PROBLEM TO SOLVE >>
Select every line below containing the word "Keep".

### PROVIDED MATERIAL

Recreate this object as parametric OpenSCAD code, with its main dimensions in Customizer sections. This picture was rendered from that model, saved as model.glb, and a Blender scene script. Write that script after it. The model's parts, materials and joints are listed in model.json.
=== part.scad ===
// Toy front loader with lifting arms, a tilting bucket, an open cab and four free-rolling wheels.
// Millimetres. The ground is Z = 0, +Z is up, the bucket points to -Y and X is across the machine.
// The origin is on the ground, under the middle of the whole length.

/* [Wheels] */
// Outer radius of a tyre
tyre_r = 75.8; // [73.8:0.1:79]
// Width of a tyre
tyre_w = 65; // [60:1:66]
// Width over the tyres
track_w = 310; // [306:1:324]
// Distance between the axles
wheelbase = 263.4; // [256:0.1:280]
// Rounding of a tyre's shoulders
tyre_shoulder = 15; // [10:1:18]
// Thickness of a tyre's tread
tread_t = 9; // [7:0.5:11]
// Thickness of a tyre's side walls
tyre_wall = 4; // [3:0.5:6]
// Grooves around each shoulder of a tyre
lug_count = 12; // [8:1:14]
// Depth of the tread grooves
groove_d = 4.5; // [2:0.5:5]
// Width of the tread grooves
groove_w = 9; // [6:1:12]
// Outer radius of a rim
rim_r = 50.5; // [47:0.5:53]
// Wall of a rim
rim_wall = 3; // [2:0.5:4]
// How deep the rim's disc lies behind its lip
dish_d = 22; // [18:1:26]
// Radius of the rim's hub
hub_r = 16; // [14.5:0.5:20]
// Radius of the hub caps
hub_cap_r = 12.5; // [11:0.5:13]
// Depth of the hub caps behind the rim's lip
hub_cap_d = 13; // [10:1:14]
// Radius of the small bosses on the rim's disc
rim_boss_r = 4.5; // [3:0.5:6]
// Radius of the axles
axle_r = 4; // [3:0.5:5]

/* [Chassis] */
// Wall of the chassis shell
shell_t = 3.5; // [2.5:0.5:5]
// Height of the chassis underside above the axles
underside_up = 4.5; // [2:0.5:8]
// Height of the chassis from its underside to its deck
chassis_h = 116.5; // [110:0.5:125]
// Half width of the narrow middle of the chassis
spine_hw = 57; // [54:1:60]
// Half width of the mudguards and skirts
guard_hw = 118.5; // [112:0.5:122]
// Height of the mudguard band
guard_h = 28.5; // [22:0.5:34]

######
### PROVIDED MATERIAL

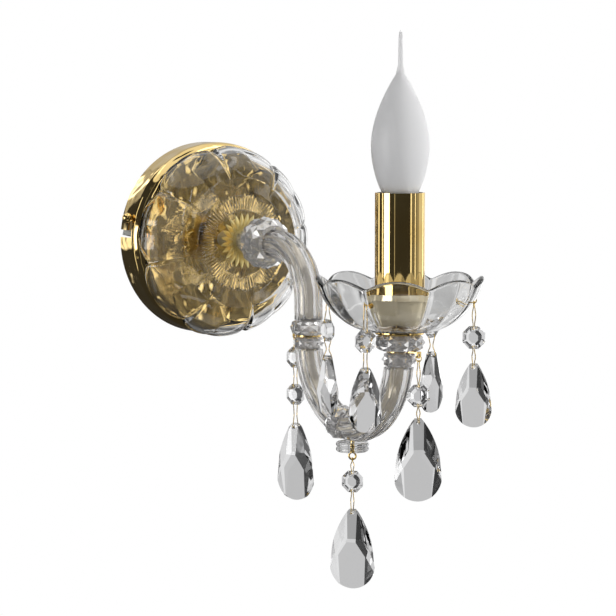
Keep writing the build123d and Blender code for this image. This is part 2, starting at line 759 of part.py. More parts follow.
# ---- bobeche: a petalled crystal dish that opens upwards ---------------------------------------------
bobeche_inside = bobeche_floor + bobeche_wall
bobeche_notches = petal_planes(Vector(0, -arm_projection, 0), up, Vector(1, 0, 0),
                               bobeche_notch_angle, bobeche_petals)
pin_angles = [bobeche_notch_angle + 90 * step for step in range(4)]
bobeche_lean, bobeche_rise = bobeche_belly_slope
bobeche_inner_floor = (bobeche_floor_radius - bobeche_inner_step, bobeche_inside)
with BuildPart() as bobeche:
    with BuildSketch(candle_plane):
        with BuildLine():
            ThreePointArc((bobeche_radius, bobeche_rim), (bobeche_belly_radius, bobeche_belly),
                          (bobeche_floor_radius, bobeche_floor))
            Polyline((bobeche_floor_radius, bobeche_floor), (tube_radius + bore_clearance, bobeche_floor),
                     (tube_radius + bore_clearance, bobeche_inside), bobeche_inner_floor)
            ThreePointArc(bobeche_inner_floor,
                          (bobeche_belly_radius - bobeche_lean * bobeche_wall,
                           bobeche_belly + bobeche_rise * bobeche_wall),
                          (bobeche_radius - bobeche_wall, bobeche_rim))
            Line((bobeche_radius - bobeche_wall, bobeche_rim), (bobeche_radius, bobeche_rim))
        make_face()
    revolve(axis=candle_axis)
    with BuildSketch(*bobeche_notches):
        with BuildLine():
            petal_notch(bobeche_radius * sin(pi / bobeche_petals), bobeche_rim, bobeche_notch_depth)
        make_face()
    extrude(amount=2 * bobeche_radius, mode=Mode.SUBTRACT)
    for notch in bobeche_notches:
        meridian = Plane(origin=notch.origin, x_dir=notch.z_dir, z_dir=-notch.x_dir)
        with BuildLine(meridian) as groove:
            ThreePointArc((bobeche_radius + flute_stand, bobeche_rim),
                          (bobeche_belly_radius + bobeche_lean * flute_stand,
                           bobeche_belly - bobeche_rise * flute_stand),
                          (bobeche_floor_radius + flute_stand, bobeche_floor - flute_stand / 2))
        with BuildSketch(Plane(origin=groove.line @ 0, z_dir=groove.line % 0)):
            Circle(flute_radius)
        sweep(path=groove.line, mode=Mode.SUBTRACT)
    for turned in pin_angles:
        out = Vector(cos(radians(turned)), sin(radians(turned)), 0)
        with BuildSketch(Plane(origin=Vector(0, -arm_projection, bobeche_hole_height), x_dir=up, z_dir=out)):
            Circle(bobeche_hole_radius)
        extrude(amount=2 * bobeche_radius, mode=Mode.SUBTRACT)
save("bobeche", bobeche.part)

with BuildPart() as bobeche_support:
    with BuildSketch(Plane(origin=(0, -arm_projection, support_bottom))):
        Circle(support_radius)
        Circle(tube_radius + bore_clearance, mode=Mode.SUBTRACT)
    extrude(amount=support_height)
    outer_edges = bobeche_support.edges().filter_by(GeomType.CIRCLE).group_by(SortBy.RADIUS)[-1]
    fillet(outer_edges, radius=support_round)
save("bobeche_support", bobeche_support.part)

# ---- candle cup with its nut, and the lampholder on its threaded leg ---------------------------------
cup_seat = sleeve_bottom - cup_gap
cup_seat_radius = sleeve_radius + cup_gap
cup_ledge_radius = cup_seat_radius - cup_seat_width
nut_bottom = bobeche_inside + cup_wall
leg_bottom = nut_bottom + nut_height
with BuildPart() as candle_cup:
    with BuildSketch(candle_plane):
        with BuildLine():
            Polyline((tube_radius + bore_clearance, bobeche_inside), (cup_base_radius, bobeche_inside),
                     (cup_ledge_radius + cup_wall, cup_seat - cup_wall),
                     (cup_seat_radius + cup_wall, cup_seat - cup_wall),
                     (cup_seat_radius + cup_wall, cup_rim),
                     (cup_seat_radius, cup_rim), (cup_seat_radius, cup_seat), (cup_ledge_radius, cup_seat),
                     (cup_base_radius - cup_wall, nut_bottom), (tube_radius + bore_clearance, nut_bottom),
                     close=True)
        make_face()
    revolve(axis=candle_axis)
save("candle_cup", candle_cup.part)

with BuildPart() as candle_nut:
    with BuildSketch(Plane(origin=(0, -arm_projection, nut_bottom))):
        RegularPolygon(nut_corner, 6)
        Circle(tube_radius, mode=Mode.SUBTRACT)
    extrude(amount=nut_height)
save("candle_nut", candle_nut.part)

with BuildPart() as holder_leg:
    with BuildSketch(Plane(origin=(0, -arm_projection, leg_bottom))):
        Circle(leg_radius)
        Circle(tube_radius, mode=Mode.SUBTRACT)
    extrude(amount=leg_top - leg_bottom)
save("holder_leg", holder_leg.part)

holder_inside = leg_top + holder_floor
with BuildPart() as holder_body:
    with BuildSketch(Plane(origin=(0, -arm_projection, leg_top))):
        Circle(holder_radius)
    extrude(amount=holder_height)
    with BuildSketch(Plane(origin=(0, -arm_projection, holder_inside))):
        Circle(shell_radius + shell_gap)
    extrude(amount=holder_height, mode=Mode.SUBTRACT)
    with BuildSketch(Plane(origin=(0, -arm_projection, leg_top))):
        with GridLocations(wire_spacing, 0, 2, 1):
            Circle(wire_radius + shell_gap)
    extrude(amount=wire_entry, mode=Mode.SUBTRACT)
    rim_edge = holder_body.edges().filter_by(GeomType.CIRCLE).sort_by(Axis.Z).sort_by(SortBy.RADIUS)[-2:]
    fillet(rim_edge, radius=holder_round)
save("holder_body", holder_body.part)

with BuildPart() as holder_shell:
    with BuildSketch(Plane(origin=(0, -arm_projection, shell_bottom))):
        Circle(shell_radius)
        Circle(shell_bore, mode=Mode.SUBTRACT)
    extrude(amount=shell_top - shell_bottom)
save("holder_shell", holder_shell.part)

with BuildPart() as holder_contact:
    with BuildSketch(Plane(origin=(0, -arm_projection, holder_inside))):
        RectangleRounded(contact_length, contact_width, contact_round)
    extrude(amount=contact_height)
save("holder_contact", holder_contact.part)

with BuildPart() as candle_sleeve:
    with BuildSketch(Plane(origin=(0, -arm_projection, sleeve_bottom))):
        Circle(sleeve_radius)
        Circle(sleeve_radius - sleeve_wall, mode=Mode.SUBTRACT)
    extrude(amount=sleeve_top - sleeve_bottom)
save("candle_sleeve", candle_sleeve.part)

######
### PROVIDED MATERIAL

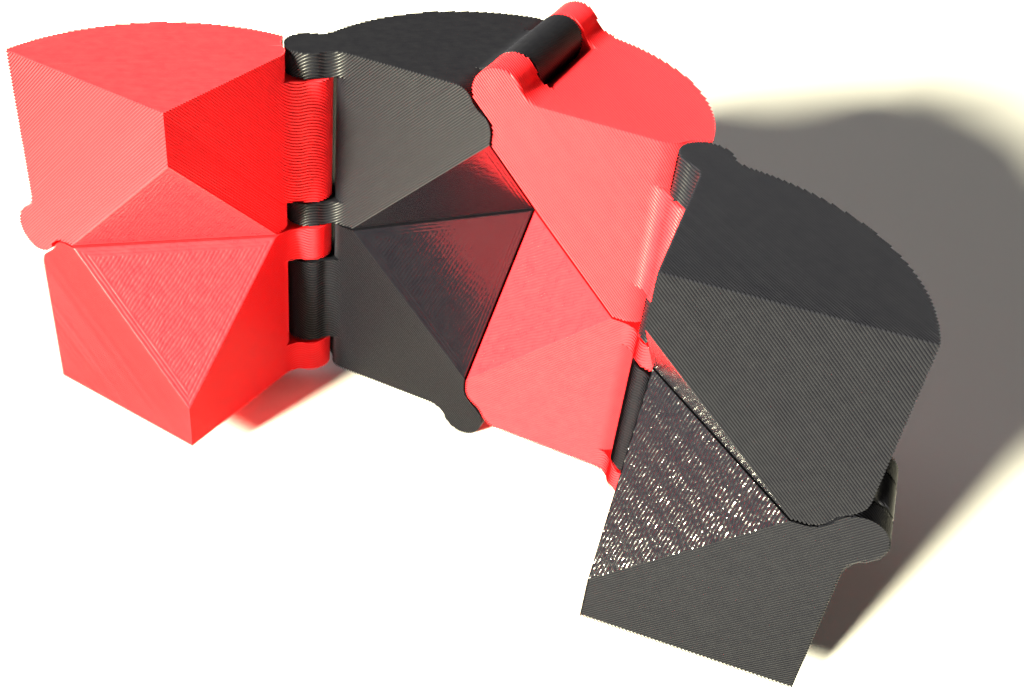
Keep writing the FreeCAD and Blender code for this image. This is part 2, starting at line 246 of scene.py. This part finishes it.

######

THE OUTPUT >>
Keep writing the build123d and Blender code for this image. This is part 2, starting at line 759 of part.py. More parts follow.
Keep writing the FreeCAD and Blender code for this image. This is part 2, starting at line 246 of scene.py. This part finishes it.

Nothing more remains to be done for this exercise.